Hay veces que me gusta creer que existen en nosotros
sensaciones primitivas que tienen su reflejo en expresiones simbólicas y
culturales.
Quizá la sensación de euforia que sentimos al inicio de la
primavera sea una energía ancestral, el alivio de haber superado el invierno. La
misma energía expansiva que hay en los primeros brotes y que parece estar
también en nosotros.
De hecho, no somos inmunes a la luz solar, nuestras células
no son tan diferentes a las del resto de los animales y seres vivos. Necesitamos
luz para vivir, para poder llevar a cabo ciertas funciones. Hay hormonas que
necesitan de la luz solar para ser secretadas, las relativas a nuestro reloj
biológico (melatonina). Y las estaciones del año en cierta manera aunque puedan
ser modificadas artificialmente (luz artificial, calefacción, aires acondicionados),
afectan a nuestro cuerpo y a nuestros ritmos.
Ya sé, ya sé, me diréis que hay un salto enorme de las
células, las necesidades metabólicas, la influencia solar y las hormonas, y lo
que yo estoy diciendo. Lo sé, por eso he dicho que me gusta creer, ya que
pruebas empíricas que relacionen una y otra cosa no he buscado.
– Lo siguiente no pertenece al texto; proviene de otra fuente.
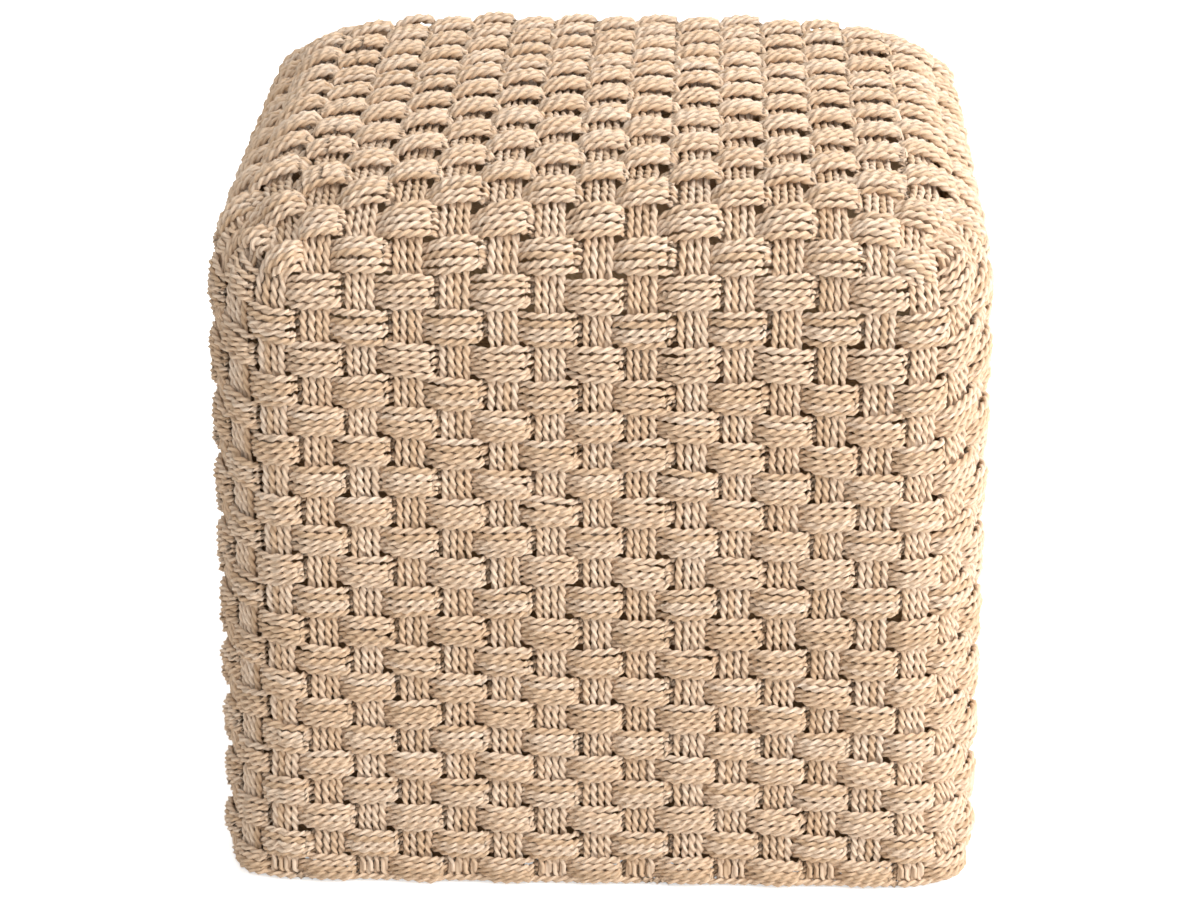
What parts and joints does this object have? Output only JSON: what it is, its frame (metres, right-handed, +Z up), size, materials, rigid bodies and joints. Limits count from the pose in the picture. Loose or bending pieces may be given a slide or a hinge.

En mi imaginario, esa alegría pre-primaveral es una alegría primigenia
de sobrevivir a la noche. Y no dejo de pensar que las emociones que garantizan
nuestra supervivencia de un modo u otro (lucha, huída, impulso sexual, hambre, placer,
etc.), residen en un lugar del encéfalo que poco o nada ha cambiado, el sistema
límbico, nuestro cerebro de reptil.
Peliqueiros de Laza. Entroido (Carnaval) en Ourense |
Decía al principio, que a veces pienso que
esas sensaciones primitivas tienen una expresión en manifestaciones culturales,
en este caso lo vi claramente con el carnaval, un momento de euforia y de
liberación.
Supongo que sobre esto ya corrieron libros de tinta… tendré
que mirar.
A veces cuando reflexiono sobre este blog, y el hecho de que
escriba sobre lo que me da la gana, pienso en esa diferencia entre la filosofía
como actitud espontánea en el ser humano de la que hablaba Aristóteles y la
filosofía académica y sistemática que verdaderamente goza del rigor suficiente
como para poder ser llamada filosofía.
Lo que consiguió la filosofía académica en mi vida fue matar
paulatinamente lo que había en mí de filósofa espontánea. Matar la curiosidad
en muchos casos, el amor por la sabiduría. Recuerdo en segundo de carrera
volver a emocionarme leyendo la Introducción de “La Crítica de la Razón Pura” o
las primeras frases de la “Metafísica” de Aristóteles. En ellos todo era
asombro, un asombro tan grande ante la
vida que necesitaron comunicarlo.
Un día sentí una profunda gratitud explicando a mis alumnos
a los presocráticos. Como siempre tuve que defenderlos de las burlas de los chavales
porque les hacía mucha gracia las teorías acerca de cómo el universo estaba
formado por agua o aire. Pensé en cómo, sin medios de ningún tipo más que su
propia razón y curiosidad, elaboraron modelos racionales acerca de la Physis,
la Naturaleza. ¿Qué asombro ante el mundo les movió?, el mismo que elaboró
mitos. La necesidad íntimamente humana de entender.
En
cierto modo, acercarme de un modo tan poco académico a las cuestiones vitales, como
lo he hecho hacia la primavera, revive esa sensación de curiosidad original que
me llevó a estudiar filosofía.
Soy consciente de que cualquier tema que fuera susceptible
de formar parte de una clase, tesina, tesis, charla o conferencia, tendría que
documentarse rigurosamente. Pero este medio en el que verdaderamente comparto
como el que se toma un café con un colega, una cosilla que se me pasó por la
cabeza el otro día corriendo, me devuelve la profunda alegría de saber que “Todo
ser humano tiene por naturaleza el deseo de saber”.